Today, Sister Ortrud Stegmaier is a spry 85 year old. White habit, straight posture, and when she tells her story, there is now and then a flash of mischievousness in her eyes. We visit her in Via Cassia, on the northern outskirts of Rome, where the headquarters of the Holy Spirit Missionary Sisters is located.

“This is a profession that you don’t give to yourself, but one that you feel you are being drawn to,” is how Sister Ortrud describes how it came about that she boarded the train in her village in Southern Germany, alone for the first time, to join the Missionary Congregation at Steyl in the Netherlands. How old was she? Fifteen years old.

“And my father absolutely didn’t want me to go, ‘why Steyl of all places? They’ll send you off to China…!’  And the first thing they told us when we arrived in Steyl, ‘You have to learn to drink hot water, otherwise you can’t go to China!’ And I immediately started drinking hot water so I could go to China.”

Sr. Ortrud was to travel to Latin America, Africa and Asia in the 60 years of her religious life, but never to China. In the same way, she did not take the classical path as a missionary. She was destined to do intellectual work. As a young Sister, she studied theology in Münster and Freiburg. Among her professors: Metz, Kasper, Rahner – “wonderful; I was completely carried away” – and Ratzinger.

“Yes! And he was a very good professor. But I studied at a time when you didn’t study theology. And that’s because it was during the Council. Then, Professor Ratzinger had already told us, ‘For the material of today, unfortunately, I have nothing Catholic to offer you.’”
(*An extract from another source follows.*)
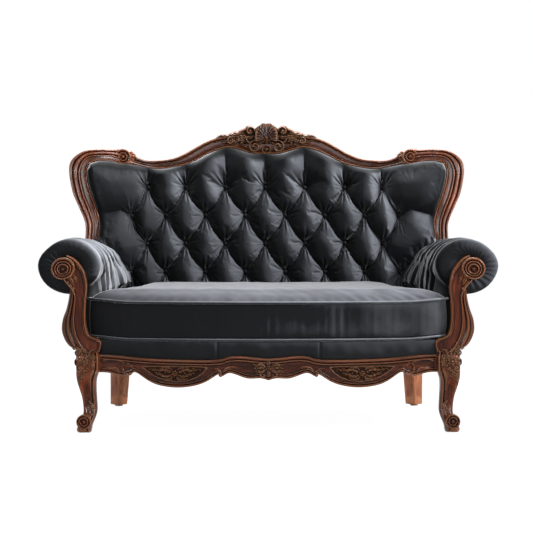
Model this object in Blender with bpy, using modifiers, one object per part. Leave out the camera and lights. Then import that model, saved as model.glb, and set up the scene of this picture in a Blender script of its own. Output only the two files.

Nothing Catholic – so on a case-by-case basis, Protestants were also invited to introduce students to theology. This was not without certain risks, as Sister Ortrud remembers. “Everyone got a letter from the Bishop, Höffner, who was previously a professor and later became bishop, ‘ You will now need Protestant literature for your theology studies. If you feel that you are getting into trouble there, you yourself are obliged to stop, when you find it goes wrong.’ And I read through that letter very well. After all, I myself came under this obligation. And then, I found a wonderful Protestant theology professor.  When I had gone through his work, I realized: This is another world. So, I never touched him again. Afterwards, I realized that even priests left because they had started with that one.”

The Catholic Church of the 1960s needed a reformation – that’s what the Council, which Joseph Ratzinger, later Pope Benedict XVI, attended as a young theologian, was all about. And when Sister recalls today her own expectations of the Council? They weren’t that great.

“I had no difficulties with my church. That’s why I didn’t look out for earth-shattering changes. One heard that it was necessary, but I myself…”

Doctorate instead of chickens and rabbits

Especially since everything was still brand new and fresh, she, who would have liked to take care of chickens and rabbits in the convent, was allowed to study. In Münster, Sister Ortrud says, already in her time, in the mid-1960s, half of the theology students were women. “Yes, we Germans weren’t so sensitive about that,” she comments dryly. Nevertheless, when she completed her studies, her order, with its Dutch headquarters at Steyl, did not at that time have a proper place for such an educated sister.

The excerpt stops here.